My Love From the Star
This series, starred by South Korean heartthrob Kim So-hyun who plays the role of Do Min-joon, an alien who landed on Earth in 1609, and Jun Ji-hyun who plays the role of Cheon Song-yi, a hallyu star, features two envy-worthy apartments. Do Min-joon’s bachelor’s pad highlights a sleek, minimalist living and dining areas and a hidden vintage-style library with two-floor-high bookcases—truly a bookworm’s dream! There’s also an inviting pocket garden where he is seen either reading or stargazing into his personal telescope.
Beside his unit is Cheon Song-yi’s, which depicts a cosmopolitan flat that echoes femininity with curved lines and soft furnishings. There is also that unspoken theme of being the "lady on the moon" with her round tufted bed against an imposing self-portrait in the bedroom. If Do Min-joon has a huge library, Cheon Song-yi has a beautiful walk-in closet stacked with some of the most luxurious bags and shoes in the market.
It’s Okay to Not Be Okay
Antisocial book writer Ko Moon-young (Seo Yea-ji)'s lives at the Cursed Castle, her family's decades-old manor amidst the forests of Seongjin. Uninhabited for many years, the manor is dotted with antique furniture, stunning cathedral windows and vintage lighting fixtures. It has that feel of being transported to a fairy tale book, complete with villains on the loose.
Obsessed with male lead Moon Gang-tae (Kim So-hyun), Ko Moon-young tricked Moon Gang-tae's mentally challenged brother Moon Sang-tae (Oh Jung-se) into hiring him as an illustrator for her upcoming book. The deal includes Moon Sang-tae having to reside in the Cursed Castle, which led the two brothers to forcibly live with Ko Moon-young.

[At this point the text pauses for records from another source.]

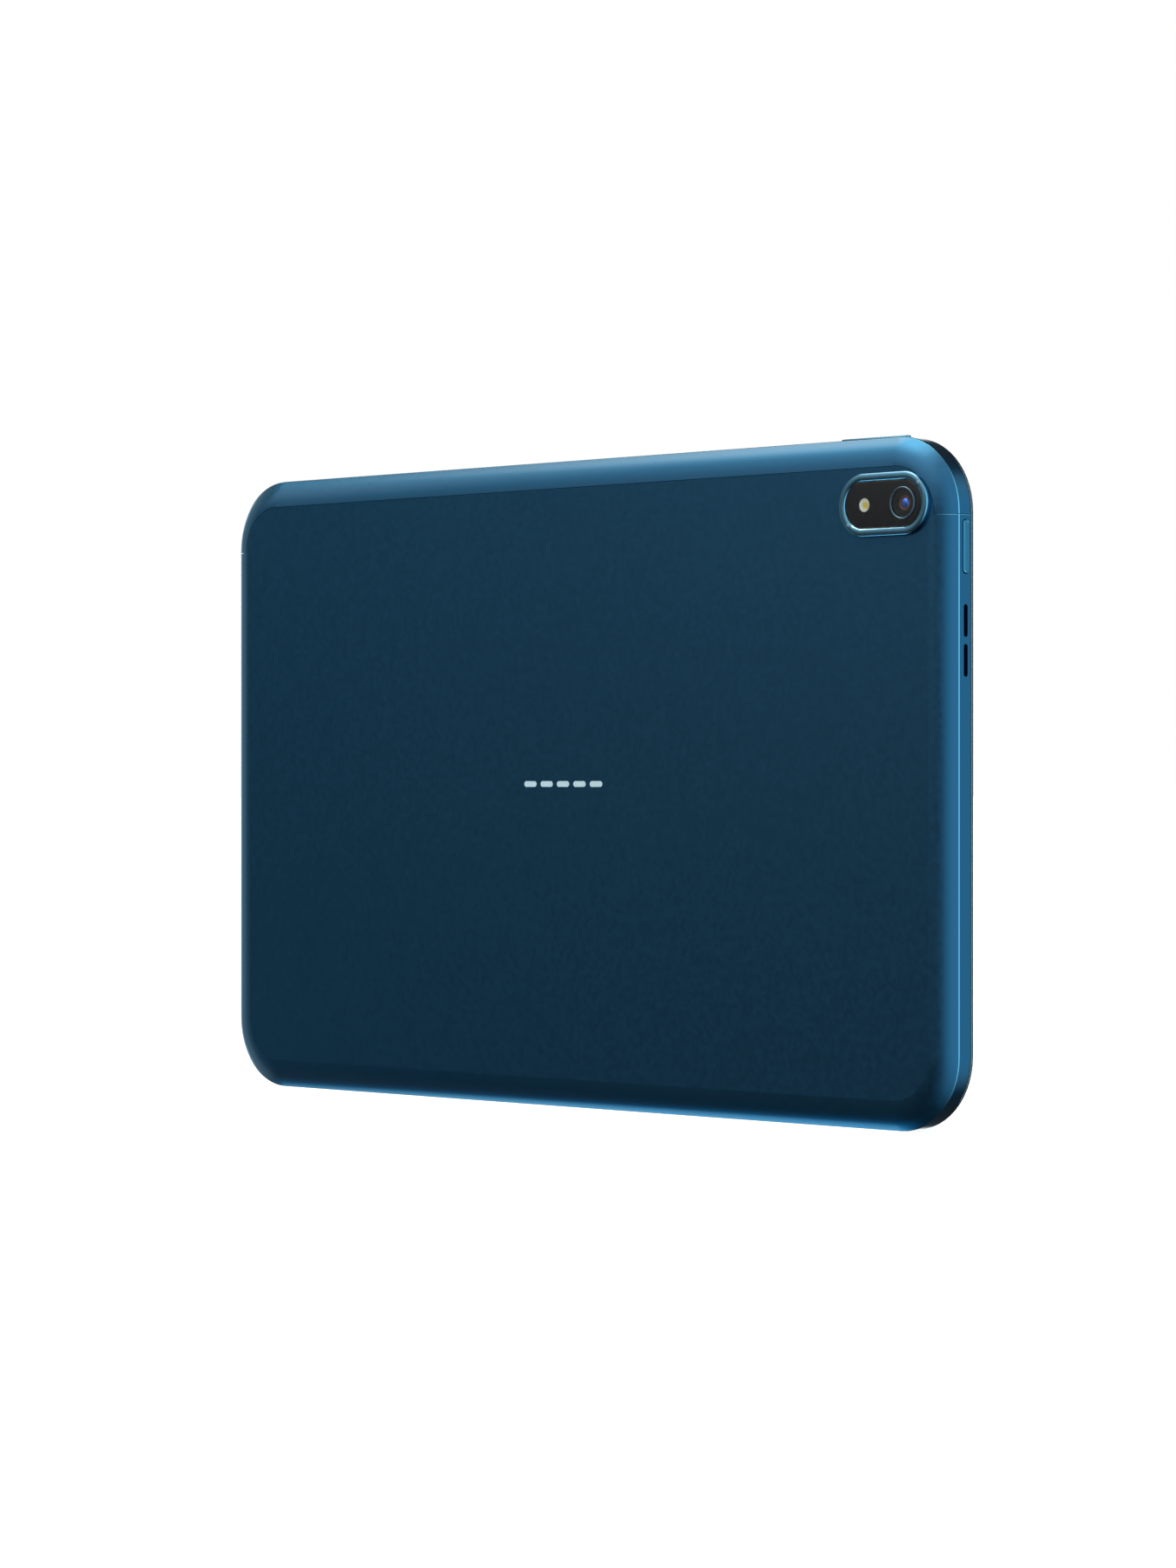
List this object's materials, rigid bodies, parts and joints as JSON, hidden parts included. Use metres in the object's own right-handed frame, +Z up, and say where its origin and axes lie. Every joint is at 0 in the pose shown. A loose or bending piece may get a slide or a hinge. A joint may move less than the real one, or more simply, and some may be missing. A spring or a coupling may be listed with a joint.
{
  "type": "tablet computer",
  "caption": "Slim tablet computer with a rounded metal back, a raised camera island, side speaker slots and sprung side keys.",
  "frame": {"origin": "middle of the body's thickness and width, on its long lower edge", "axes": "+X along the width, to the right seen from the screen side; +Y out of the rear face; +Z up the height"},
  "size_m": [0.2479, 0.0089, 0.1579],
  "materials": {
    "body_metal": "deep blue anodised, finely blasted",
    "cap_plastic": "deep blue paint matched to the metal",
    "ring_metal": "deep blue anodised, bright cut edge",
    "key_metal": "deep blue anodised",
    "tray_metal": "deep blue anodised",
    "frame_black": "moulded black",
    "plate_steel": "rolled sheet",
    "front_glass": "polished, clear",
    "border_black": "black print behind the glass",
    "tape_black": "thin foam tape",
    "screen_dark": "switched-off screen",
    "backlight_white": "white reflector",
    "flex_amber": "polyimide film",
    "camera_black": "moulded black",
    "lens_glass": "coated",
    "sensor_dark": "silicon",
    "window_glass": "polished",
    "print_black": "black print behind the window",
    "trim_metal": "turned ring",
    "flash_clear": "ribbed clear moulding",
    "flash_yellow": "phosphor",
    "switch_black": "moulded",
    "bracket_steel": "pressed sheet",
    "speaker_black": "moulded black",
    "driver_steel": "pressed basket",
    "cone_grey": "film membrane",
    "mesh_dark": "fine woven mesh",
    "board_blue": "solder mask",
    "connector_cream": "moulded",
    "chip_black": "moulded package",
    "shield_steel": "tinned sheet",
    "graphite": "graphite film",
    "battery_foil": "laminated foil pouch",
    "usb_steel": "drawn shell",
    "usb_black": "moulded with plated contacts",
    "contact_gold": "plated",
    "badge_grey": "bright inlay",
    "screw_steel": "blackened"
  },
  "bodies": {
    "body": {"antenna_cap": "cap_plastic", "antennas": "contact_gold", "backlight": "backlight_white", "battery_board": "board_blue", "battery_cells": "battery_foil", "battery_flex": "flex_amber", "battery_tape": "tape_black", "bezel_tape": "tape_black", "board_connectors": "connector_cream", "board_screws": "screw_steel", "camera_body": "camera_black", "camera_flex": "flex_amber", "camera_ring": "ring_metal", "camera_window": "window_glass", "card_reader": "speaker_black", "display_flex": "flex_amber", "flash_led": "flash_yellow", "flash_lens": "flash_clear", "front_camera": "camera_black", "front_camera_lens": "lens_glass", "front_glass": "front_glass", "heat_spreader": "graphite", "image_sensor": "sensor_dark", "key_switches": "switch_black", "lens_trim": "trim_metal", "light_sensor": "sensor_dark", "main_board": "board_blue", "microphone": "usb_steel", "mid_frame": "frame_black", "mid_plate": "plate_steel", "power_bracket": "bracket_steel", "power_flex": "flex_amber", "processor": "chip_black", "reader_contacts": "contact_gold", "rear_badge": "badge_grey", "rear_cover": "body_metal", "screen_border": "border_black", "screen_cell": "screen_dark", "shields": "shield_steel", "socket_board": "board_blue", "socket_flex": "flex_amber", "speaker_box_left": "speaker_black", "speaker_box_right": "speaker_black", "speaker_cones": "cone_grey", "speaker_drivers": "driver_steel", "speaker_meshes": "mesh_dark", "support_chips": "chip_black", "usb_shell": "usb_steel", "usb_tongue": "usb_black", "volume_bracket": "bracket_steel", "volume_flex": "flex_amber", "window_print": "print_black"},
    "power_key": {"power_button": "key_metal", "power_plunger": "switch_black"},
    "volume_key": {"volume_rocker": "key_metal", "volume_plungers": "switch_black"},
    "tray": {"card_tray": "tray_metal"},
    "lens": {"lens_barrel": "camera_black", "lens_elements": "lens_glass"}
  },
  "joints": [
    {"name": "power_press", "type": "slide", "parent": "body", "child": "power_key", "axis": [1, 0, 0], "range_m": [0, 0.00025], "stiffness_N_per_m": 6000},
    {"name": "volume_rock", "type": "hinge", "parent": "body", "child": "volume_key", "pos_m": [-0.0971, -0.00095, 0.15518], "axis": [0, 1, 0], "range_deg": [-1.3, 1.3], "stiffness_Nm_per_rad": 0.55},
    {"name": "tray_slide", "type": "slide", "parent": "body", "child": "tray", "axis": [1, 0, 0], "range_m": [0, 0.019]},
    {"name": "focus_slide", "type": "slide", "parent": "body", "child": "lens", "axis": [0, 1, 0], "range_m": [0, 0.00025], "stiffness_N_per_m": 150}
  ]
}
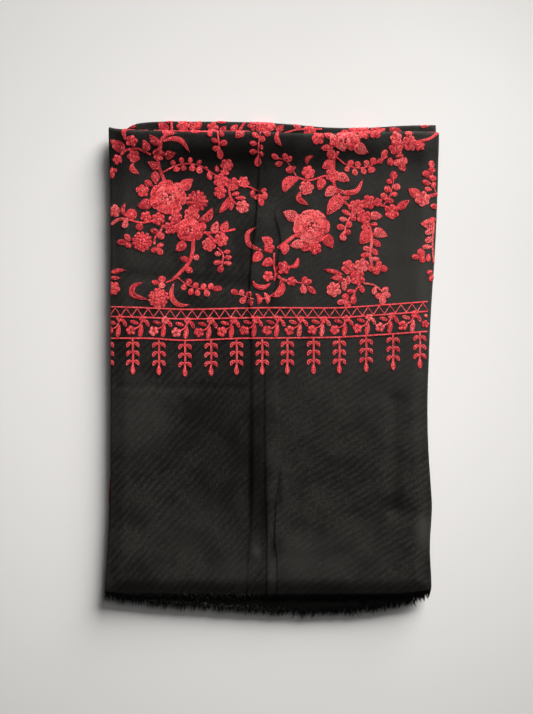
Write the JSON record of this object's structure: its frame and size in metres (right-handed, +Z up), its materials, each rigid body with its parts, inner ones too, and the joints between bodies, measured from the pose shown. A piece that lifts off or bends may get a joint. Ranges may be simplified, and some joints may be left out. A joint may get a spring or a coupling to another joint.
{
  "type": "folded embroidered shawl",
  "caption": "Folded fine wool shawl with frayed ends and floral chain-stitch embroidery, lying flat in a neat oblong stack.",
  "frame": {"origin": "middle of the flat underside of the folded stack", "axes": "+X to the right across the folded width, +Y from the frayed hems to the folds across the cloth, +Z up"},
  "size_m": [0.354, 0.5255, 0.0192],
  "materials": {
    "cloth": "black fulled fine wool twill, soft and matt, with a slight sheen",
    "fray": "loose black wool threads of the frayed ends",
    "thread": "coral red chain-stitch embroidery thread with a soft lustre"
  },
  "bodies": {
    "root": {"front_panel": "cloth", "twin_panel": "cloth", "inner_layers": "cloth", "base_panel": "cloth", "front_fray": "fray", "twin_fray": "fray", "base_fray": "fray"}
  },
  "joints": []
}
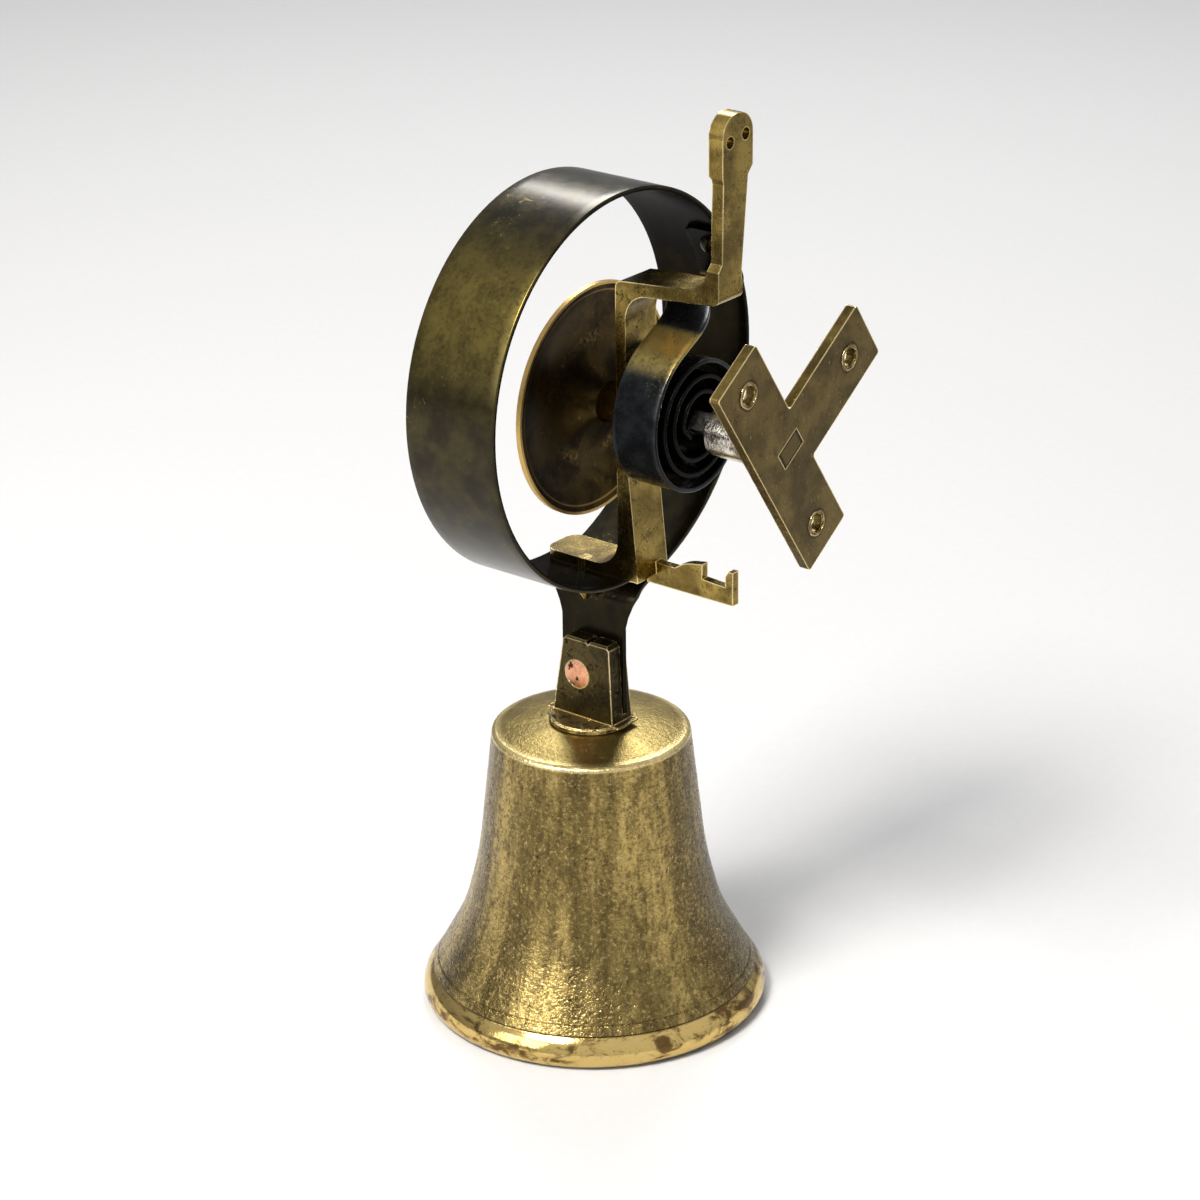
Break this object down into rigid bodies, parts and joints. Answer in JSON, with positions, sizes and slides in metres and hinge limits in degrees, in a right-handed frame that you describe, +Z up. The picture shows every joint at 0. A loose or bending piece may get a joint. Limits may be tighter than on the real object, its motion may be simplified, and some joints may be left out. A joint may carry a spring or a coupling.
{
  "type": "sprung servants bell",
  "caption": "Cast bell hung from a looped flat-steel spring on a pivoting brass carriage, with a coiled return spring, cover disc and T-shaped wall plate.",
  "frame": {"origin": "where the spindle's axis meets the wall face of the T-shaped wall plate", "axes": "+Y into the wall along the spindle, +Z up, +X to the right for somebody facing the wall"},
  "size_m": [0.0966, 0.0995, 0.2315],
  "materials": {
    "worked_brass": "filed cast brass, patinated, edges rubbed bright",
    "plate_brass": "sheet brass, dull greenish gold, scratched",
    "bell_brass": "rough-cast bell brass, dark in the pits, polished lip",
    "disc_brass": "spun brass, brown patina, bright rim",
    "black_spring": "blackened spring steel, worn gold in patches",
    "bright_steel": "turned metal, worn silvery",
    "copper": "copper rivet, rubbed bright",
    "iron": "dark wrought iron"
  },
  "bodies": {
    "wall_mount": {"wall_plate": "plate_brass", "spindle": "bright_steel", "cover_disc": "disc_brass", "spindle_nut": "worked_brass"},
    "carriage": {"carriage": "worked_brass", "return_coil": "black_spring", "bell_spring": "black_spring", "coil_rivet": "black_spring", "foot_rivet": "worked_brass", "foot_collar": "worked_brass"},
    "bell": {"bell_cup": "bell_brass", "bell_shank": "worked_brass", "shank_rivet": "copper", "crown_washer": "iron", "crown_nut": "iron", "clapper_staple": "iron"},
    "clapper": {"clapper_rod": "iron", "clapper_ball": "iron"}
  },
  "joints": [
    {"name": "carriage_swing", "type": "hinge", "parent": "wall_mount", "child": "carriage", "pos_m": [0, -0.048, 0], "axis": [0, 1, 0], "range_deg": [-15, 15], "stiffness_Nm_per_rad": 0.9, "deforming": ["return_coil"]},
    {"name": "bell_sway", "type": "hinge", "parent": "carriage", "child": "bell", "pos_m": [0.0016, -0.0567, -0.053], "axis": [0, 1, 0], "range_deg": [-8, 8], "stiffness_Nm_per_rad": 2.4, "deforming": ["bell_spring"]},
    {"name": "clapper_swing", "type": "hinge", "parent": "bell", "child": "clapper", "pos_m": [0.0032, -0.0567, -0.0997], "axis": [0, 1, 0], "range_deg": [-32, 32]}
  ]
}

Every room in the Cursed Castle has its own story to tell, for its walls bear witness to a past full of secrets. The most stunning part is perhaps the kitchen and dining room, which features a blend of chinoiserie and old European glamour. The study is another striking spot with walls and walls of books and a treasure trove of decorative pieces that echo a vintage charm.
Are you #TeamGoodBoy or #TeamDoSan? If you belong to the former, then you probably are one of those who envy Han Ji-pyeong's (Kim Seon-ho) flat overlooking the Han River. The bachelor's pad, which comes complete with a state-of-the-art gym and equipped with a smart home system, makes use of art to add oomph to a rather ordinary residence. It also highlights some of the most iconic pieces such as Kartell's Masters chair by the globally renowned designer Philip Starck and the almost three-million-Korean-Won-worth Smeg refrigerator in jet black. What an eligible bachelor, yes?
What’s Wrong With Secretary Kim And Secret Garden
Fans of Korean actors Park Seo-joon and Hyun Bin might have noticed the resemblances of the houses they used in two epic Korean dramas: What's Wrong with Secretary Kim? and Secret Garden. While the houses used here are not one and the same, both can be found at the Maiim Vision Village, a sprawling wellness property that consists of several structures, parks and lakes.
Those dreaming of a glasshouse can take their cue from Lee Young-joon's (Park Seo-joon) glass-enclosed modern home amidst lush greenery in What's Wrong with Secretary Kim?. The home is bathed in natural light that peeks through floor-to-ceiling windows. The lines of the home radiate a very masculine vibe: clean, sleek, straightforward.
On the other hand, the house of Secret Garden's lead character Kim Ju-won (Hyun Bin) makes intelligent use of nature as both backdrop and foreground for the 2011 Baeksang Arts Awards Best Drama. Its impeccable white interiors evoke a futuristic ambience perfect for the fantasy rom-com.
Record of Youth
In this 2020 Netflix original series, the spotlight goes to the contemporary home of the second lead, Won Hae-hyo (Byeon Woo-seok) who plays alongside lead character Sa Hye-ju (Park Bo-gum). The open-layout loft features high ceiling that lends it an illusion of an even bigger space. The furniture selections are obviously curated from brands across Europe. Soft furnishings are in iconic colours such as Hermès orange and Dior grey.
Hyde Jekyll, Me
Enough with chandeliers, sleek lines and vibrant colours. In this 2015 series, the star is the breathtaking indoor garden where lead character Gu Seo-jin/Robin (Hyun Bin) meditates and focuses when he's experiencing episodes of dissociative identity disorder. The garden is definitely a plantita wonderland with some of the most coveted plants and even towering trees—all gown indoors. Also spotted is the Dragnet chair by the legendary Filipino furniture designer, Kenneth Cobonpue.
The World of the Married
Hitting a peak of 28.37 per cent audience share in 2020, The World of the Married is no wonder 2020's most-watched series on cable TV. Centred on infidelity and betrayal, the series has won the hearts of many including Filipino viewers. Here, Dr Ji Sun-woo's (Kim Hee-ae) minimalist, open-layout home stands out in gloomy shades of grey, with her modern kitchen cum breakfast bar taking centre stage. Its sleek appeal does not overshadow the series' heavy drama scenes that involve break-ups, family problems and parenting issues. The palette evokes sadness and power altogether.